REQUIREMENT ->
Nothing but the lines from the one containing "obj.matrix_world = world" to the end of the data should be returned, each exactly as written.

==== PROVIDED MATERIAL

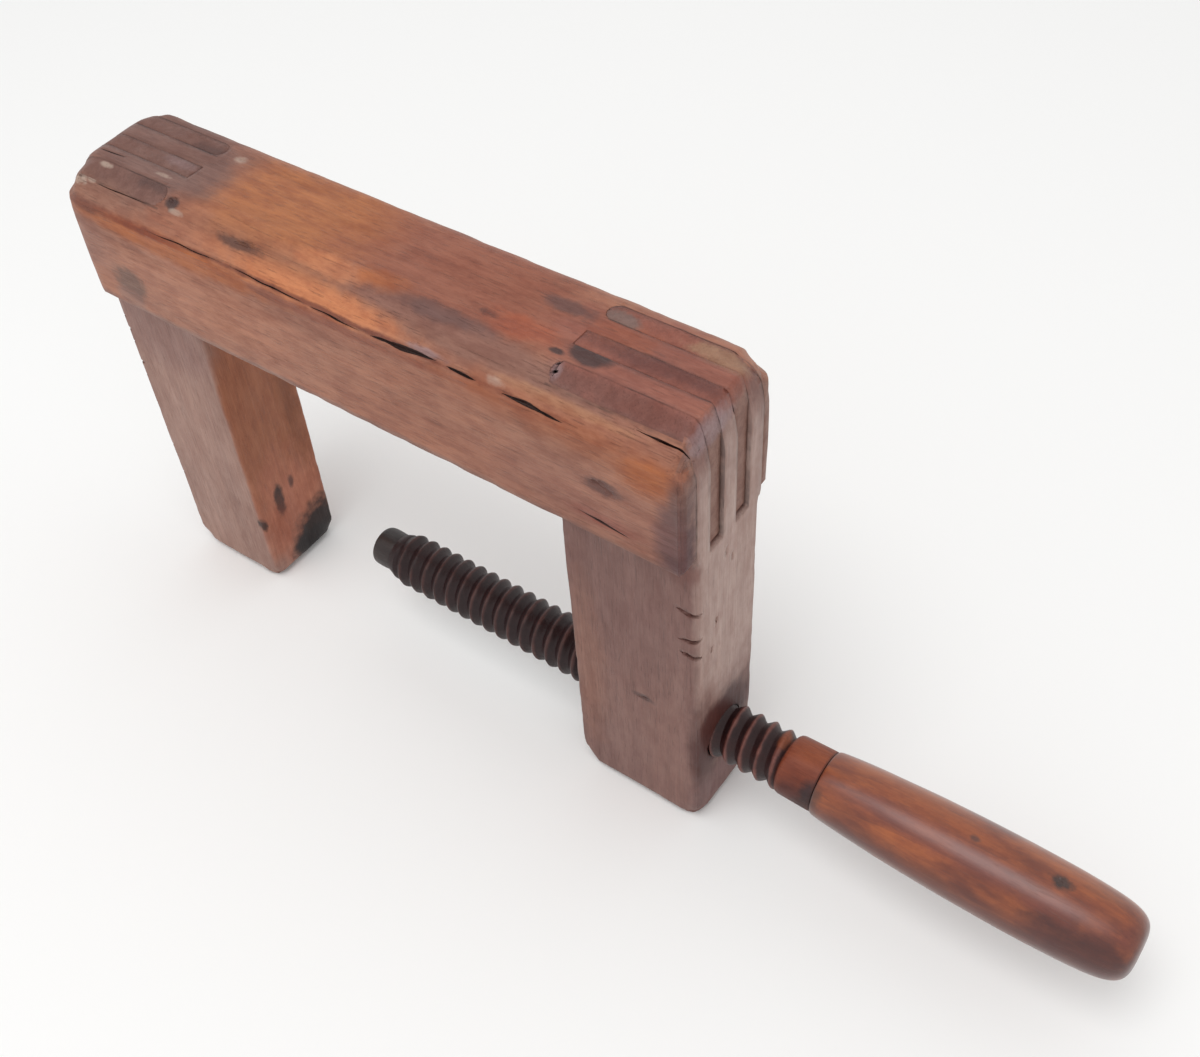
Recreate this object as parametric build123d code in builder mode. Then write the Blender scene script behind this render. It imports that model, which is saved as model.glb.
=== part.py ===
from build123d import *
from math import ceil, hypot
import os

# Wooden joiner's clamp with a wooden screw, standing on the ends of its two jaws.
# Sizes are in millimetres. +X runs from the plain jaw to the handle, +Z is up, and
# the origin is on the floor, under the middle of the clamp's overall length.

# Frame: a beam whose ends and the jaws' tops are sawn into combs of equal fingers
beam_length = 360
beam_height = 72
finger = 10
jaw_drop = 197
fixed_jaw_width = 66
threaded_jaw_width = 72
left_finger_recess = 0.7
right_finger_recess = 2
middle_finger_setback = 0.5
glue_line = 0.15

# Corners of the frame, worn round by use
beam_top_arris = 7
beam_under_arris = 1.5
beam_upright_arris = 3
beam_top_end = 7
beam_low_end = 7
jaw_arris = 2
foot_arris = 2.5
fixed_foot_outer = 13
fixed_foot_inner = 3
threaded_foot_outer = 5
threaded_foot_inner = 9

# Screw: where it stands, its coarse right-hand thread and its plain ends
screw_height = 53
nose_gap = 71
nose_length = 13
nose_radius = 11.2
nose_corner = 3
crest_radius = 15
thread_depth = 3.3
pitch = 8.3
crest_width = 1.4
groove_cut_turns = 6
lead_in = 10
lead_in_radius = 11.4
run_out = 0.5
neck_radius = 14.4
neck_width = 1.6
collar_gap = 36
collar_length = 19.5
collar_radius = 15.7
collar_front_radius = 15.4
tenon_radius = 9
tenon_length = 45

# Thread in the jaw: a V groove that clears the screw's crest, with blunt crests between
thread_clearance = 0.4
jaw_crest_width = 0.5
tool_margin = 0.1
tool_overrun = 0.5

# Handle: long straight tapers, as a turner leaves them, and a rounded butt
handle_length = 153.5
handle_mouth_radius = 16.4
handle_neck_radius = 17.4
handle_neck_length = 6
handle_waist_radius = 19.3
handle_waist_place = 34
handle_belly_radius = 20.8
handle_belly_place = 92
handle_butt_radius = 19.5
handle_butt_corner = 9
handle_tip_radius = 11
tenon_end_gap = 1
turned_gap = 0.1

# Places along the clamp, all from the sizes above
frame_width = 7 * finger
jaw_thickness = 5 * finger - 2 * glue_line
frame_top = jaw_drop + beam_height
overall_length = beam_length + collar_gap + collar_length + handle_length
frame_left = -overall_length / 2
frame_right = frame_left + beam_length
frame_middle = (frame_left + frame_right) / 2
fixed_face = frame_left + fixed_jaw_width
threaded_face = frame_right - threaded_jaw_width
nose_start = fixed_face + nose_gap
thread_start = nose_start + nose_length
collar_start = frame_right + collar_gap
handle_start = collar_start + collar_length
handle_end = handle_start + handle_length

# Rows of the combs across the clamp
jaw_finger_rows = (-2 * finger, 0, 2 * finger)
beam_finger_rows = (-finger, finger)
bored_rows = (-2 * finger, 2 * finger)

# Thread form: half the groove's width at the crest, and the flank's slope
root_radius = crest_radius - thread_depth
groove_half = (pitch - crest_width) / 2
flank_slope = groove_half / thread_depth
flank_opening = thread_clearance * hypot(1, flank_slope)
jaw_groove_half = (pitch - jaw_crest_width) / 2
bore_radius = crest_radius - (jaw_groove_half - crest_width / 2 - flank_opening) / flank_slope

# Helix: the groove ends at the top of the screw just before the collar, and starts
# a whole number of cuts earlier, before the thread's first turn
groove_end = collar_start - run_out
groove_cuts = ceil((groove_end - thread_start) / pitch / groove_cut_turns)
cut_length = groove_cut_turns * pitch
groove_start = groove_end - groove_cuts * cut_length
turns_before_jaw = int((threaded_face - groove_start) / pitch)
jaw_groove_start = groove_start + (turns_before_jaw - 0.5) * pitch
jaw_groove_length = threaded_jaw_width + 3 * pitch

screw_axis = Axis((0, 0, screw_height), (1, 0, 0))
screw_plane = Plane((0, 0, screw_height), x_dir=(1, 0, 0), z_dir=(0, -1, 0))


def jaw_groove_width(radius):
    """Half the width of the groove that the screw's crest runs in, at a radius."""
    return crest_width / 2 + flank_slope * (crest_radius - radius) + flank_opening


def jaw_blank(face_x, back_x, face_corner, back_corner):
    """A jaw with its comb, without the screw's hole.

    face_x is the clamping face, back_x the outer face, and the corners are the
    radii of the foot below each of them.
    """
    inward = 1 if face_x > back_x else -1
    width = abs(face_x - back_x)
    middle = (face_x + back_x) / 2
    shoulder = jaw_drop - glue_line
    with BuildPart() as jaw:
        with BuildSketch():
            with Locations((middle, 0)):
                RectangleRounded(width, jaw_thickness, jaw_arris)
        extrude(amount=shoulder)

        # Three fingers, the outer two with round ends that fit bored slots, and the
        # middle one square and a little short of the clamping face
        with BuildSketch(Plane.XY.offset(shoulder)):
            with Locations(*[(middle, row) for row in jaw_finger_rows]):
                Rectangle(width, finger - 2 * glue_line)
            round_radius = finger / 2 - glue_line
            end_x = face_x - inward * round_radius
            with Locations(*[(face_x - inward * round_radius / 2, row) for row in bored_rows]):
                Rectangle(round_radius, finger - 2 * glue_line, mode=Mode.SUBTRACT)
            with Locations(*[(end_x, row) for row in bored_rows]):
                Circle(round_radius)
            with Locations((face_x - inward * middle_finger_setback / 2, 0)):
                Rectangle(middle_finger_setback, finger, mode=Mode.SUBTRACT)
        extrude(amount=frame_top - shoulder)

        # Side view: the foot's two corners and the worn top corner of the end face
        with BuildSketch(Plane.XZ) as side:
            with Locations((middle, frame_top / 2)):
                Rectangle(width, frame_top)
            foot = side.vertices().group_by(Axis.Y)[0].sort_by(Axis.X)
            top = side.vertices().group_by(Axis.Y)[-1].sort_by(Axis.X)
            if inward > 0:
                fillet(foot[0], back_corner)
                fillet(side.vertices().group_by(Axis.Y)[0].sort_by(Axis.X)[-1], face_corner)
                fillet(top[0], beam_top_end)
            else:
                fillet(foot[-1], back_corner)
                fillet(side.vertices().group_by(Axis.Y)[0].sort_by(Axis.X)[0], face_corner)
                fillet(top[-1], beam_top_end)
        extrude(amount=jaw_thickness, both=True, mode=Mode.INTERSECT)

        # End view: the foot's long edges
        with BuildSketch(Plane.YZ.offset(middle)) as end:
            with Locations((0, frame_top / 2)):
                Rectangle(jaw_thickness, frame_top)
            fillet(end.vertices().group_by(Axis.Y)[0], foot_arris)
        extrude(amount=width, both=True, mode=Mode.INTERSECT)
    return jaw.part


# Beam: a worn block, and three slots at each end for the jaws' fingers
with BuildPart() as beam:
    with BuildSketch(Plane.XY.offset(jaw_drop)):
        with Locations((frame_middle, 0)):
            RectangleRounded(beam_length, frame_width, beam_upright_arris)
    extrude(amount=beam_height)
    with BuildSketch(Plane.XZ) as beam_side:
        with Locations((frame_middle, jaw_drop + beam_height / 2)):
            Rectangle(beam_length, beam_height)
        fillet(beam_side.vertices().group_by(Axis.Y)[0], beam_low_end)
        fillet(beam_side.vertices().group_by(Axis.Y)[-1], beam_top_end)
    extrude(amount=frame_width, both=True, mode=Mode.INTERSECT)
    with BuildSketch(Plane.YZ.offset(frame_middle)) as beam_end:
        with Locations((0, jaw_drop + beam_height / 2)):
            Rectangle(frame_width, beam_height)
        fillet(beam_end.vertices().group_by(Axis.Y)[0], beam_under_arris)
        fillet(beam_end.vertices().group_by(Axis.Y)[-1], beam_top_arris)
    extrude(amount=beam_length, both=True, mode=Mode.INTERSECT)

    # Slots from each end to the line of the jaw's face, the outer two bored round
    left_end = (frame_left, fixed_face, 1, left_finger_recess)
    right_end = (frame_right, threaded_face, -1, right_finger_recess)
    for outer_x, face_x, inward, recess in (left_end, right_end):
        slot_end = face_x + inward * glue_line
        straight_end = slot_end - inward * finger / 2
        with BuildSketch(Plane.XY.offset(jaw_drop)):
            with Locations(((outer_x + slot_end) / 2, 0)):
                Rectangle(abs(slot_end - outer_x), finger)
            with Locations(*[((outer_x + straight_end) / 2, row) for row in bored_rows]):
                Rectangle(abs(straight_end - outer_x), finger)
            with Locations(*[(straight_end, row) for row in bored_rows]):
                Circle(finger / 2)
        extrude(amount=beam_height, mode=Mode.SUBTRACT)

        # The beam's own fingers stop a little short of the jaw's outer face
        with BuildSketch(Plane.XY.offset(jaw_drop)):
            with Locations(*[(outer_x + inward * recess / 2, row) for row in beam_finger_rows]):
                Rectangle(recess, finger)
        extrude(amount=beam_height, mode=Mode.SUBTRACT)

# Fixed jaw
with BuildPart() as fixed_jaw:
    add(jaw_blank(fixed_face, frame_left, fixed_foot_inner, fixed_foot_outer))

# Threaded jaw: the groove that the screw's crest runs in, then the bore, both right through
with BuildPart() as threaded_jaw:
    add(jaw_blank(threaded_face, frame_right, threaded_foot_inner, threaded_foot_outer))
    groove_knee = bore_radius - tool_margin
    groove_foot = groove_knee - tool_overrun
    knee_half = jaw_groove_width(groove_knee)
    groove_root = groove_knee + knee_half / flank_slope
    with BuildLine() as jaw_path:
        Helix(
            pitch,
            jaw_groove_length,
            crest_radius,
            center=(jaw_groove_start, 0, screw_height),
            direction=(1, 0, 0),
        )
    with BuildSketch(screw_plane):
        with BuildLine():
            Polyline(
                (jaw_groove_start - knee_half, groove_foot),
                (jaw_groove_start - knee_half, groove_knee),
                (jaw_groove_start, groove_root),
                (jaw_groove_start + knee_half, groove_knee),
                (jaw_groove_start + knee_half, groove_foot),
                close=True,
            )
        make_face()
    sweep(path=jaw_path.line, is_frenet=True, mode=Mode.SUBTRACT)
    with BuildSketch(Plane.YZ.offset(threaded_face - pitch)):
        with Locations((0, screw_height)):
            Circle(bore_radius)
    extrude(amount=threaded_jaw_width + 2 * pitch, mode=Mode.SUBTRACT)

# Screw: a plain rod with a V groove in a row of cuts, its lead-in, then collar and tenon
with BuildPart() as screw:
    with BuildSketch(Plane.YZ.offset(thread_start)):
        with Locations((0, screw_height)):
            Circle(crest_radius)
    extrude(amount=collar_start - thread_start)
    groove_mouth = groove_half + flank_slope * tool_overrun
    for cut in range(groove_cuts):
        cut_start = groove_start + cut * cut_length
        with BuildLine() as screw_path:
            Helix(
                pitch,
                cut_length,
                root_radius,
                center=(cut_start, 0, screw_height),
                direction=(1, 0, 0),
            )
        with BuildSketch(screw_plane):
            with BuildLine():
                Polyline(
                    (cut_start, root_radius),
                    (cut_start - groove_mouth, crest_radius + tool_overrun),
                    (cut_start + groove_mouth, crest_radius + tool_overrun),
                    close=True,
                )
            make_face()
        sweep(path=screw_path.line, is_frenet=True, mode=Mode.SUBTRACT)

    # The first turns fade in on a cone
    with BuildSketch(screw_plane):
        with BuildLine():
            Polyline(
                (thread_start, 0),
                (thread_start, lead_in_radius),
                (thread_start + lead_in, crest_radius + tool_margin),
                (collar_start - neck_width, crest_radius + tool_margin),
                (collar_start - neck_width / 2, neck_radius),
                (collar_start, neck_radius),
                (collar_start, 0),
                close=True,
            )
        make_face()
    revolve(axis=screw_axis, mode=Mode.INTERSECT)
    with BuildSketch(screw_plane):
        with BuildLine():
            Polyline(
                (collar_start, 0),
                (collar_start, neck_radius),
                (collar_start + neck_width / 2, collar_front_radius),
                (handle_start - turned_gap, collar_radius),
                (handle_start - turned_gap, tenon_radius),
                (handle_start + tenon_length, tenon_radius),
                (handle_start + tenon_length, 0),
                close=True,
            )
        make_face()
    revolve(axis=screw_axis)

# Nose: the plain turned end that bears on the work
with BuildPart() as screw_nose:
    with BuildSketch(Plane.YZ.offset(nose_start)):
        with Locations((0, screw_height)):
            Circle(nose_radius)
    extrude(amount=nose_length - turned_gap)
    chamfer(screw_nose.faces().sort_by(Axis.X)[0].edges(), nose_corner)

# Handle: a turned grip with a blind socket for the screw's tenon
with BuildPart() as handle:
    with BuildSketch(screw_plane):
        with BuildLine():
            grip = Polyline(
                (handle_end, 0),
                (handle_start, 0),
                (handle_start, handle_mouth_radius),
                (handle_start + handle_neck_length, handle_neck_radius),
                (handle_start + handle_waist_place, handle_waist_radius),
                (handle_start + handle_belly_place, handle_belly_radius),
                (handle_end - handle_butt_corner, handle_butt_radius),
            )
            butt = TangentArc(grip @ 1, (handle_end, handle_tip_radius), tangent=grip % 1)
            Line(butt @ 1, (handle_end, 0))
        make_face()
    revolve(axis=screw_axis)
    with BuildSketch(Plane.YZ.offset(handle_start)):
        with Locations((0, screw_height)):
            Circle(tenon_radius + glue_line)
    extrude(amount=tenon_length + tenon_end_gap, mode=Mode.SUBTRACT)

os.makedirs("parts", exist_ok=True)

beam.part.label = "beam"
export_step(beam.part, "parts/beam.step")
fixed_jaw.part.label = "fixed_jaw"
export_step(fixed_jaw.part, "parts/fixed_jaw.step")
threaded_jaw.part.label = "threaded_jaw"
export_step(threaded_jaw.part, "parts/threaded_jaw.step")
screw.part.label = "screw"
export_step(screw.part, "parts/screw.step")
screw_nose.part.label = "screw_nose"
export_step(screw_nose.part, "parts/screw_nose.step")
handle.part.label = "handle"
export_step(handle.part, "parts/handle.step")
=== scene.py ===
import logging
import math
from dataclasses import dataclass
from enum import Enum
from typing import Callable, Sequence

import bpy
from mathutils import Matrix, Quaternion, Vector, noise


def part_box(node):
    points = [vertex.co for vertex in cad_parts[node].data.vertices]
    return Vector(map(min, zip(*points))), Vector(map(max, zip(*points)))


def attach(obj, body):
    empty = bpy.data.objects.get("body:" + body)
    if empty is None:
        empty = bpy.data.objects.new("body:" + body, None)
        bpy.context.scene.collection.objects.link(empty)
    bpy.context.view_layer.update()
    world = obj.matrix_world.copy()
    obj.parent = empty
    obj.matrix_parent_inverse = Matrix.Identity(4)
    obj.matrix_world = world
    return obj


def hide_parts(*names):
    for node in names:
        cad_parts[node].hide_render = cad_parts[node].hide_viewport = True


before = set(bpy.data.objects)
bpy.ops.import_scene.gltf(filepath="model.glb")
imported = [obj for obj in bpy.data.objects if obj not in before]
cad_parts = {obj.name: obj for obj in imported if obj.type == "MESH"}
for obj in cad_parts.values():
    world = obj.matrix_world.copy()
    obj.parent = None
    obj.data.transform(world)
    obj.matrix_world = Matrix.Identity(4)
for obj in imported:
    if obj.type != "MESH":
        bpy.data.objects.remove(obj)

# Looks of an old wooden joiner's clamp: a beam, two comb-jointed jaws, and a wooden screw
# with a turned handle. Sizes and places are in millimetres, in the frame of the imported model,
# and MM turns them into Blender's metres.

LOG = logging.getLogger("clamp")
MM = 0.001

Pair = tuple[float, float]
Point = tuple[float, float, float]
Paint = tuple[float, float, float, float]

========

EXERCISE RESPONSE ->
    obj.matrix_world = world
    return obj


def hide_parts(*names):
    for node in names:
        cad_parts[node].hide_render = cad_parts[node].hide_viewport = True


before = set(bpy.data.objects)
bpy.ops.import_scene.gltf(filepath="model.glb")
imported = [obj for obj in bpy.data.objects if obj not in before]
cad_parts = {obj.name: obj for obj in imported if obj.type == "MESH"}
for obj in cad_parts.values():
    world = obj.matrix_world.copy()
    obj.parent = None
    obj.data.transform(world)
    obj.matrix_world = Matrix.Identity(4)
for obj in imported:
    if obj.type != "MESH":
        bpy.data.objects.remove(obj)

# Looks of an old wooden joiner's clamp: a beam, two comb-jointed jaws, and a wooden screw
# with a turned handle. Sizes and places are in millimetres, in the frame of the imported model,
# and MM turns them into Blender's metres.

LOG = logging.getLogger("clamp")
MM = 0.001

Pair = tuple[float, float]
Point = tuple[float, float, float]
Paint = tuple[float, float, float, float]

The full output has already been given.